İstanbul Edebiyat Haritası isimli kitabında
Bahriye Çeri, benzeri bir işi yapıyor. Kitap, özellikle kişi-bina ilişkisine dayanmıyor. Adından anlaşılacağı gibi, Çeri, daha çok semtler, mahalleler, sokaklar ve elbette binalar düzeyinde bir edebiyat haritası çıkarmaya çalışmış. Sözünü edeceğim diğer kitap, daha zor bir tarihin içinden süzülüp geliyor.
Zoğrafyon Lisesi Mezunlar Cemiyeti ile
İstanbul 2010 Avrupa Kültür Başkenti'nin ortak bir çalışması bu:
Batılılaşan İstanbul'un Rum Mimarları. Laki Vingas proje yöneticisi.

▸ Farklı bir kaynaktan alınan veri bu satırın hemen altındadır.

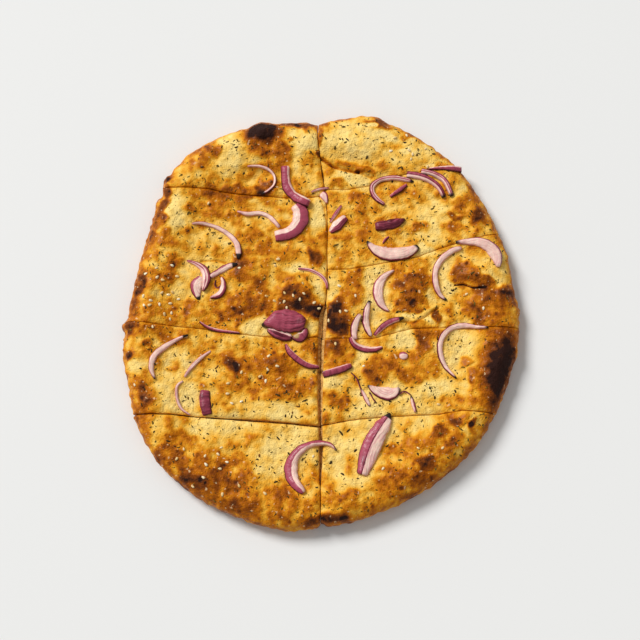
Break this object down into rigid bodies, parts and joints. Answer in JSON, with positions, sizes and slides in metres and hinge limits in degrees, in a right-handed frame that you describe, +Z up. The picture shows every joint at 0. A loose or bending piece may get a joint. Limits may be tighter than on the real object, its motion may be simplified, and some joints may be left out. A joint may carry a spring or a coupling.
{
  "type": "flatbread",
  "caption": "Round baked flatbread with a puffed rim, cut by knife into pieces, with slices of red onion, seeds and herb flakes on its crust.",
  "frame": {"origin": "centre of the bounding box in X and Y, on the flat underside", "axes": "+Z up, from the underside to the crust; +Y along the longer side, away from the viewer; +X to the right"},
  "size_m": [0.207, 0.2214, 0.0166],
  "materials": {
    "crust": "baked crust, mottled from pale yellow to brown, with dark blisters and a faint oily sheen",
    "onion": "cooked red onion, purple outside and pale pink inside, moist"
  },
  "bodies": {
    "root": {"bread_left_1": "crust", "bread_left_2": "crust", "bread_left_3": "crust", "bread_left_4": "crust", "bread_right_1": "crust", "bread_right_2": "crust", "bread_right_3": "crust", "bread_right_4": "crust", "bread_right_5": "crust", "onion_01": "onion", "onion_02": "onion", "onion_03": "onion", "onion_04": "onion", "onion_05": "onion", "onion_06": "onion", "onion_07": "onion", "onion_08": "onion", "onion_09": "onion", "onion_10": "onion", "onion_11": "onion", "onion_12": "onion", "onion_13": "onion", "onion_14": "onion", "onion_15": "onion", "onion_16": "onion", "onion_17": "onion", "onion_18": "onion", "onion_19": "onion", "onion_20": "onion", "onion_21": "onion", "onion_22": "onion", "onion_23": "onion", "onion_24": "onion", "onion_25": "onion", "onion_26": "onion", "onion_27": "onion", "onion_28": "onion", "onion_29": "onion", "onion_30": "onion", "onion_31": "onion", "onion_32": "onion", "onion_33": "onion", "onion_34": "onion", "onion_35": "onion", "onion_36": "onion", "onion_37": "onion", "onion_38": "onion", "onion_39": "onion", "onion_40": "onion", "onion_41": "onion", "onion_42": "onion", "onion_43": "onion", "onion_44": "onion", "onion_45": "onion", "onion_46": "onion"}
  },
  "joints": []
}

Savvas Çilenis, Ari Çokona, Marika Bekar Pandelara, Marina Drimalitu yayın danışmanları. Kitap 19. yüzyıldan 20. yüzyıla kadar sarkan Batılılaşma döneminde Rum mimarların yapıtlarını, İstanbul'un değişimini bir ölçek, bir ölçüt olarak gözden ırak tutmadan irdeliyor. Aynı zamanda Rumca yani iki dilli yayımlanan kitap, kültürel veya 'turistik' ya da popüler değil, akademik bir kitap. Bunu kitabın önemini, değerini artıran bir özellik diye görülmeli. Kitap, anılan dönemde İstanbul'un 'Batılılaşan' semtlerinin kimler tarafından ve nasıl inşa edildiğini irdeliyor.
HAR VURUP HARMAN SAVURDUK
İstanbul'un Karaköy'den, hatta Haliç'in öteki yakasından başlayıp Karaköy, Galata, Pera üstünden Şişli'ye kadar uzanan büyük adasının mimarisiyle Berlin'in, Paris'in, Viyana'nın, Barselona'nın 19. yüzyıl ikinci yarısı, 20. yüzyıl başı dönemindeki mimari dili aşağı yukarı aynıdır. Onlar geniş ölçüde Art-Nouveau bu yapı birikimini anlı şanlı bir biçimde korudu. Biz onu har vurup harman savurduk. Gıpta ederek, ağzımızın suyu akarak baktığımız o kentsel dokular burada da mevcut ama görünmez bir dünya olarak. Bu kitap, o bilincimizi yeniliyor. İkincisi, İstanbul, belirli bir tarihe kadar kozmopolit bir kentti. Bu kentin sonraki 'yapıcıları' gayrımüslümlerdir. Rum mimarlar sivil, Ermeni mimar aileleri diğer binaların yapımında öne çıkmıştır. Abidevi Ermeni Balyan ailesi nasıl unutulmazsa, Hamidiye Camii'nin mimarı Rum Nikolaos Celepis de, Patroklos Kambanakis de o kadar unutulmazdır (ama az mı unutturulmak istendiler?...). Şunu da bilelim ki, bugün betonarme dediğimiz bina tekniğini geniş ölçüde bu Rum mimarlar ülkeye taşımıştır. Bugün erken Batılılaşma döneminin ve 'modernite'nin sahibi bu kültürlerin, cemaatlerin insanlarıdır ve onları utanç verici bir biçimde ne tanıyoruz, ne biliyoruz, ne anıyoruz. Şimdi yapılması gereken tek şey var: Pera'da, şurada burada sokakta yürürken başı yukarı kaldırıp o binalara bakmak. Temizlenmesi, onarılması, hayata kazandırılması gereken o yapılar bir şeyi daha bekliyor. Kayıtlar incelenerek hangi yapının hangi mimar tarafından tasarlandığının bulunması ve üstüne bunu gösteren bir levhanın asılması, yapım yılının belirtilmesi, daha da iyisi hepsi taş olduğu için bu bilgilerin girişe kazınması... Bu kent bir kente ancak ondan sonra dönüşebilir, biz geçmişimizi ve belleğimizi ancak ondan sonra inşa edebilir, bir kentte yaşadığımızı ancak ondan sonra kavrayabiliriz.